大晦(おおつごもり)は時の関の戸、行く手を阻まれて溜まり渦巻いて、曲がり波打って除夜の鐘を待つさまは尋常ではない。相対性を持ち出すまでもなく、時間はこの時確かに歪んでおる。

突き放して見れば、日本人の特異な感性が此処にある。一定量の時間を自在に伸ばし縮める才覚が年の瀬の喧噪に見え隠れしておる。時間を食材に粋な和食を拵える包丁捌きの真骨頂が見える。あれこれと行事を仕組んでは「味」を巧み、住まいを清め身支度を調えると称して盛り付けの妙を愉しむごときは、日本人ならではの粋としか思えぬ。忙中閑ありの感性がそれで、時間を自在に料理する腕前はわれわれの神授の技じゃ。

年が明けるや、堰き止められた時間がひと息に解き放たれ滔々と新たな年へと流れ出る。心あるひとは初日(はつひ)に誘われて元旦の初詣に馳せ参じる。そして二日、書き初め姫始めはその夜見る初夢への辿り道じゃ。それからそれへ、いずれも時の流れを流れと知らず無心に過ごす感覚は、これもまた日本人ならではの美感と云えよう。

そこで考えるのじゃ。

その昔、ある年の瀬にアフリカ人の知己が、勿論戯れ言だが、私にこう食って掛かりしおった。「なぜ日本ではオオミソカとガンタンの間に大仰な線を引くのか?」年越しの概念が分からぬと云うのじゃ。聞けばイスラム教で正月が別だというから当然の話なのじゃが、それを機に私は日本人の精神性と特異な時間感覚を悉(つぶさ)に語って聞かせものじゃ。

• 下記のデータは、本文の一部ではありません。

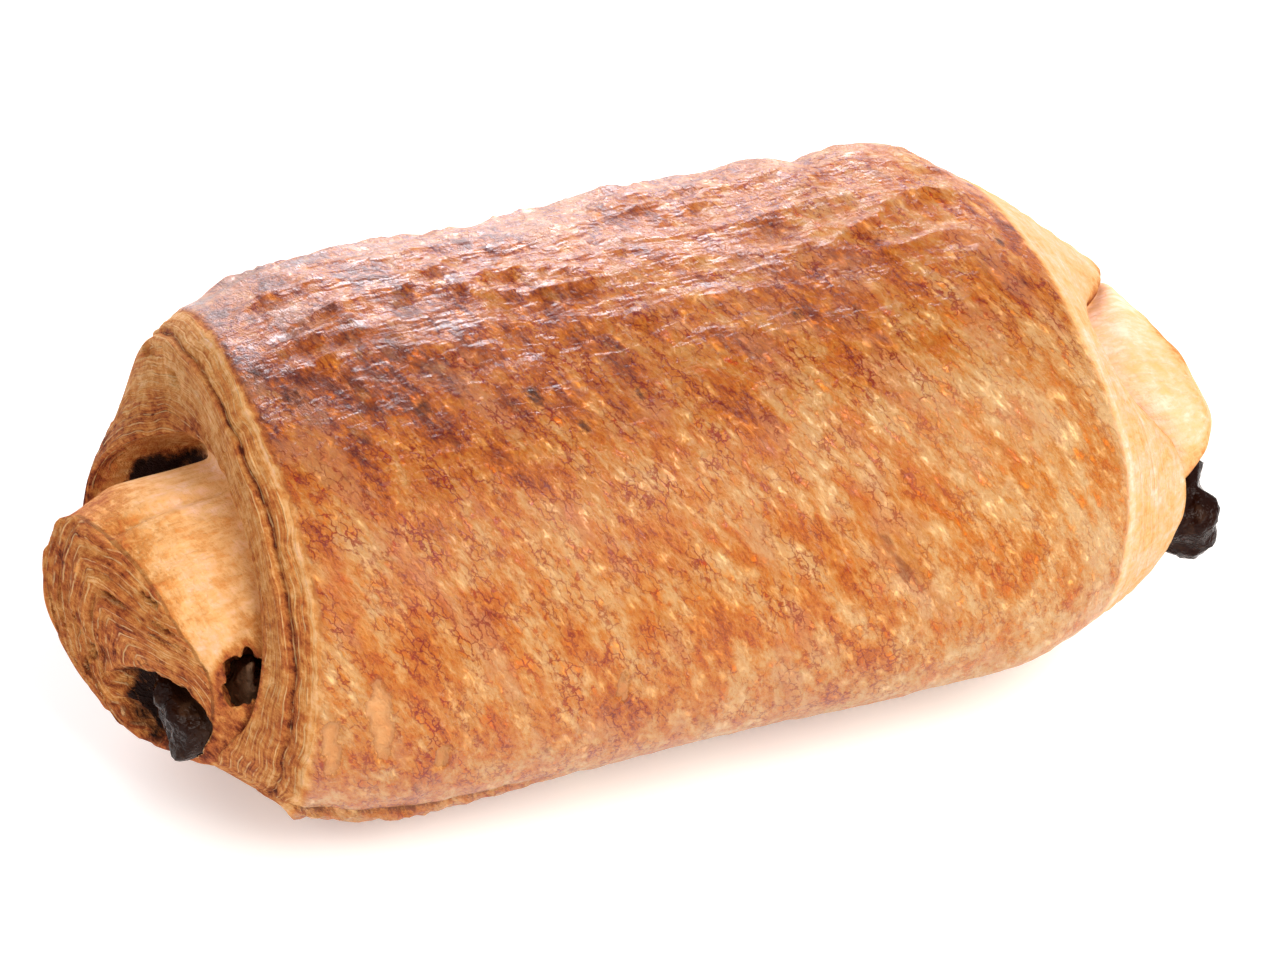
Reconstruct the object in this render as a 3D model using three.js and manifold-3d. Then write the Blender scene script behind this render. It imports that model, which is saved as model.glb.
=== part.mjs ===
// A pain au chocolat: one baked roll of laminated dough around two sticks of dark chocolate.
// Millimetres. +X runs along the roll, +Z is up, and the origin is the middle of the flat base.
//
// The dough is one solid. A strip of dough is rolled up around the sticks, so each end shows the
// cut edge of the outer turn as a sloping band, a crevice, and the inner roll pushed out past it.
// The sticks lie side by side in two tunnels that run the whole length and open at both ends.
import * as THREE from 'three';
import { mergeVertices } from 'three/addons/utils/BufferGeometryUtils.js';
import Module from 'manifold-3d';

// The whole roll.
const LENGTH = 125;
const WIDTH = 65;
const HEIGHT = 50;
const AXIS_HEIGHT = 23; // the widest point stands this far above the base
const BASE_SQUARENESS = 0.9; // under 1 fills the lower corners out, as the dough slumps on its tray
const BASE_DROP = 1.08; // over 1 reaches below the base, and what is below it is pressed flat

// The outer turn, between its two rims.
const RIM_SPAN = 86; // from the left rim to the right one
const RIM_RADIUS = 28.6;
const SHOULDER = 13; // how far in from a rim the skin has swollen out to the full width
const BAND_DEPTH = 6.5; // how far the cut edge slopes out past the rim
const BAND_BULGE = 1.2;
const SHEET_THICKNESS = 6;
const LIP_ROUNDING = 0.6;
const CREVICE_DEPTH = 3.5;
const CREVICE_WIDTH = 1.8;

// The inner roll's ends, which push out past the outer turn, low and towards the front.
const INNER_RADIUS = 20.8;
const INNER_EDGE_RADIUS = 17.2;
const DOME_DEPTH = 6; // how far its end domes out past its edge
const INNER_OFFSET = { y: -3, z: -2.5 };
const LEAN = { left: 0.3, right: 0.05 }; // how much further the back of each end pushes out

// The chocolate sticks.
const STICK = { width: 9, thickness: 6.5, corner: 2, length: 108 };
const STICKS = [
  { name: 'chocolate_stick_front', x: 2.5, y: -13, z: 16, tilt: 20 },
  { name: 'chocolate_stick_back', x: 7.5, y: -2.6, z: 13.4, tilt: -10 },
];
const CLEARANCE = 0.3; // between a stick and its tunnel

const ROUND_STEPS = 60; // around the roll
const SKIN_STEPS = 16; // along the outer turn's skin
const END_STEPS = 5; // along each round stretch of an end

const crust = new THREE.MeshStandardMaterial({ color: 0xd0803f, roughness: 0.42, metalness: 0 });
const chocolate = new THREE.MeshStandardMaterial({ color: 0x2b1611, roughness: 0.35, metalness: 0 });

const wasm = await Module();
wasm.setup();

// A closed three.js geometry as a manifold-3d solid.
function toSolid(geometry) {
  const bare = geometry.clone();
  bare.deleteAttribute('normal');
  bare.deleteAttribute('uv');
  const merged = mergeVertices(bare, 1e-3);
  return new wasm.Manifold(new wasm.Mesh({
    numProp: 3,
    vertProperties: new Float32Array(merged.attributes.position.array),
    triVerts: new Uint32Array(merged.index.array),
  }));
}

// A manifold-3d solid as a three.js geometry.
function toGeometry(solid) {
  const { vertProperties, triVerts } = solid.getMesh();
  const geometry = new THREE.BufferGeometry();
  geometry.setAttribute('position', new THREE.BufferAttribute(vertProperties, 3));
  geometry.setIndex(new THREE.BufferAttribute(triVerts, 1));
  geometry.computeVertexNormals();
  return geometry;
}

// One end's outline from its tip on the axis to the rim, as (radius, distance along the roll).
function endOutline() {
  const tip = LENGTH / 2;
  const edge = tip - DOME_DEPTH;
  const lip = RIM_SPAN / 2 + BAND_DEPTH;
  const lipRadius = RIM_RADIUS - SHEET_THICKNESS;
  const points = [];
  // The inner roll's domed end, a quarter of an ellipse from the tip to the inner roll's edge.
  for (let i = 0; i <= END_STEPS; i += 1) {
    const turn = (i / END_STEPS) * (Math.PI / 2);
    points.push([INNER_EDGE_RADIUS * Math.sin(turn), edge + DOME_DEPTH * Math.cos(turn)]);
  }
  // The inner roll's side, down to the crevice's floor.
  points.push([INNER_RADIUS - CREVICE_WIDTH / 2, lip]);
  points.push([INNER_RADIUS, lip - CREVICE_DEPTH]);
  points.push([INNER_RADIUS + CREVICE_WIDTH / 2, lip - CREVICE_DEPTH]);
  // The outer turn's rounded lip.
  points.push([lipRadius - LIP_ROUNDING, lip - LIP_ROUNDING]);
  points.push([lipRadius, lip]);
  // Its cut edge slopes back to the rim.
  points.push([(lipRadius + RIM_RADIUS) / 2 + BAND_BULGE, lip - BAND_DEPTH / 2]);
  points.push([RIM_RADIUS, RIM_SPAN / 2]);
  return points;
}

// The skin between the rims, an even roll with rounded shoulders.
function skinOutline() {
  const points = [];
  for (let i = 1; i < SKIN_STEPS; i += 1) {
    const along = (i / SKIN_STEPS - 0.5) * RIM_SPAN;
    const inward = Math.min((RIM_SPAN / 2 - Math.abs(along)) / SHOULDER, 1);
    const swell = 1 - (1 - inward) ** 2;
    points.push([THREE.MathUtils.lerp(RIM_RADIUS, WIDTH / 2, swell), along]);
  }
  return points;
}

// Turns a round section into the roll's own: domed on top, squarer and flat underneath.
function settleOnBase(geometry) {
  const position = geometry.attributes.position;
  for (let i = 0; i < position.count; i += 1) {
    const along = position.getY(i);
    const radius = Math.hypot(position.getX(i), position.getZ(i));
    const angle = Math.atan2(position.getX(i), position.getZ(i));
    const across = Math.cos(angle);
    const up = Math.sin(angle);
    const share = radius / (WIDTH / 2);
    const squareness = up < 0 ? THREE.MathUtils.lerp(1, BASE_SQUARENESS, share) : 1;
    const sideways = (WIDTH / 2) * share * Math.sign(across) * Math.abs(across) ** squareness;
    const rise = up < 0 ? AXIS_HEIGHT * BASE_DROP : HEIGHT - AXIS_HEIGHT;
    const inner = 1 - THREE.MathUtils.smoothstep(radius, INNER_RADIUS, RIM_RADIUS);
    const lean = along < 0 ? -LEAN.left : LEAN.right;
    const y = sideways + INNER_OFFSET.y * inner;
    const z = AXIS_HEIGHT + rise * share * up + INNER_OFFSET.z * inner;
    position.setXYZ(i, along + lean * sideways * inner, y, Math.max(z, 0));
  }
  return geometry;
}

// Moves and stretches the roll along X so that it is exactly LENGTH long about the origin.
function fitLength(geometry) {
  geometry.computeBoundingBox();
  const { min, max } = geometry.boundingBox;
  geometry.translate(-(min.x + max.x) / 2, 0, 0);
  return geometry.scale(LENGTH / (max.x - min.x), 1, 1);
}

function roll() {
  const left = endOutline().map(([radius, along]) => [radius, -along]);
  const right = endOutline().reverse();
  const outline = [...left, ...skinOutline(), ...right];
  const profile = outline.map(([radius, along]) => new THREE.Vector2(Math.max(radius, 0), along));
  return fitLength(settleOnBase(new THREE.LatheGeometry(profile, ROUND_STEPS)));
}

// A stick with rounded corners along +X, grown on every side by `grow`.
function stickGeometry(length, grow = 0) {
  const w = STICK.width / 2 + grow;
  const t = STICK.thickness / 2 + grow;
  const c = STICK.corner + grow;
  const section = new THREE.Shape();
  section.moveTo(-w + c, -t);
  section.lineTo(w - c, -t);
  section.absarc(w - c, -t + c, c, -Math.PI / 2, 0, false);
  section.lineTo(w, t - c);
  section.absarc(w - c, t - c, c, 0, Math.PI / 2, false);
  section.lineTo(-w + c, t);
  section.absarc(-w + c, t - c, c, Math.PI / 2, Math.PI, false);
  section.lineTo(-w, -t + c);
  section.absarc(-w + c, -t + c, c, Math.PI, Math.PI * 1.5, false);
  const geometry = new THREE.ExtrudeGeometry(section, {
    depth: length, bevelEnabled: false, curveSegments: 4,
  });
  geometry.translate(0, 0, -length / 2);
  geometry.rotateX(Math.PI / 2);
  geometry.rotateZ(Math.PI / 2); // the section's x is now the roll's +Y
  return geometry;
}

function placeStick(object, stick) {
  object.position.set(stick.x, stick.y, stick.z);
  object.rotation.x = THREE.MathUtils.degToRad(stick.tilt);
  object.updateMatrixWorld(true);
  return object;
}

// The dough, with a tunnel through its whole length for each stick.
function doughSolid() {
  let dough = toSolid(roll());
  for (const stick of STICKS) {
    const cutter = placeStick(new THREE.Object3D(), { ...stick, x: 0 });
    const tunnel = stickGeometry(LENGTH * 1.2, CLEARANCE).applyMatrix4(cutter.matrixWorld);
    dough = dough.subtract(toSolid(tunnel));
  }
  return dough;
}

const painAuChocolat = new THREE.Group();

const pastry = new THREE.Mesh(toGeometry(doughSolid()), crust);
pastry.name = 'pastry';
painAuChocolat.add(pastry);

for (const stick of STICKS) {
  const mesh = new THREE.Mesh(stickGeometry(STICK.length), chocolate);
  mesh.name = stick.name;
  painAuChocolat.add(placeStick(mesh, stick));
}

export default painAuChocolat;
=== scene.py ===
# %% [markdown]
# # Pain au chocolat
# A sheet of laminated dough, butter folded into it many times over, is rolled up around two
# sticks of dark chocolate, brushed with egg and baked. Its long side is one glossy crust. Its two
# ends are cut edges, where every layer shows as a line, and the inner turn swells out past the
# outer one. This lesson rolls that sheet up from a flat grid, sculpts the swelling, the lamination
# and the blisters into it, lets the chocolate into it, and bakes it with one material.

import bpy
import numpy as np
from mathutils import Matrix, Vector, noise


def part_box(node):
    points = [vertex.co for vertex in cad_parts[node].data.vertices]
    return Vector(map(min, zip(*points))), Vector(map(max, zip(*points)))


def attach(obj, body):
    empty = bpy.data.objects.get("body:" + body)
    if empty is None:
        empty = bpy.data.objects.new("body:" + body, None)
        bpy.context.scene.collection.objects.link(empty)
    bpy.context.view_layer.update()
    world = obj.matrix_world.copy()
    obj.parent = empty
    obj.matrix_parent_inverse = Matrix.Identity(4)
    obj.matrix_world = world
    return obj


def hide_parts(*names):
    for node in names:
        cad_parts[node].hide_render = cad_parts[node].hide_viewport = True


MM = 0.001  # one millimetre in metres
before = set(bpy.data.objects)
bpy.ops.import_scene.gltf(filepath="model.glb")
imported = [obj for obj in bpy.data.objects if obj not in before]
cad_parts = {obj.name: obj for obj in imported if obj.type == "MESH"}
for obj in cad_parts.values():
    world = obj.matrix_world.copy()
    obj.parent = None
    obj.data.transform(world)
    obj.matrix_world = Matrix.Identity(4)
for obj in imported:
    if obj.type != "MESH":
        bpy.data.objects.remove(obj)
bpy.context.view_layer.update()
LOW, HIGH = (np.array(corner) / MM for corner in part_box("pastry"))
HALF_WIDTH = (HIGH[1] - LOW[1]) / 2
HEIGHT = HIGH[2]
AXIS_HEIGHT = 0.46 * HEIGHT  # of the widest point
print("frame:", sorted(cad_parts), "pastry", np.round(HIGH - LOW, 1), "mm")

# %% [markdown]
# ## Camera
# The pastry lies at a slant, seen from above and a little to the left of square on. A long lens
# from far away keeps its two long sides parallel, as in a catalogue picture.

# %% Camera
AZIMUTH = np.radians(-19)
ELEVATION = np.radians(40)
LENS_MM = 180
SENSOR_MM = 36
VIEW_WIDTH_MM = 133.3
AIM = np.array([0.7, 0, 22.0])
distance = VIEW_WIDTH_MM * LENS_MM / SENSOR_MM
backwards = np.array([
    np.sin(AZIMUTH) * np.cos(ELEVATION),
    -np.cos(AZIMUTH) * np.cos(ELEVATION),
    np.sin(ELEVATION),
])
bpy.ops.object.camera_add(
    location=(AIM + backwards * distance) * MM,
    rotation=(np.pi / 2 - ELEVATION, 0, AZIMUTH),
)
camera = bpy.context.object
camera.data.lens = LENS_MM
camera.data.sensor_width = SENSOR_MM
camera.data.clip_start = 0.01
bpy.context.scene.camera = camera
print("camera", round(distance), "mm away")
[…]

その特異な時間感覚を言い換えれば、時間の伸縮を自在にする技とも云える。意味あることに掛ける時間を密度高く過ごす。感覚的に時間の走りにブレーキを掛け、対時間効果を高める。逆に至らぬ作業に費やす時間は淀みなく流し忘却を図る。ものごと次第で使う時間の匙加減を案配するなど、何とも特異な時間感覚じゃ。

なにを隠そうこれは、癌騒ぎをした経験からわしが考え至った時間観じゃ。ものが取りよう次第のように時間ほど、いや時間こそ取りようで天地の違いがあると思うに至ったのじゃ。これは若者に咄嗟に閃く知恵の類ではなく、この歳になって改めて気付いた珠玉の英知じゃ。捕る皮算用の最中(さなか)に悟った好運は何ごとにも代え難い。「時間が曲げられる」事実をかの人にそっと耳打ちしたい気持じゃ。

ひとこと
年の終わりの世迷い言を閉じるにあたり、ひとことご報告申し上げる。かねてより、わしの傍らに壮年の分身が育っておる。奴がわしに乞うて曰く「その古くさい言葉遣いは他のもの書きに向け、この欄を私に引き継がせて」と。心残りじゃが奴の言い分にも一理あるようじゃ。そこで、次回よりは奴の今風な筆遣いで見参させるつもりじゃ。よろしくご引見を願う。わしは、それ、時間を織り変えてさらなく皮捕りに専念させていただく。これまでのご愛読を心からお礼申し上げる。よいお年をお迎えくだされ。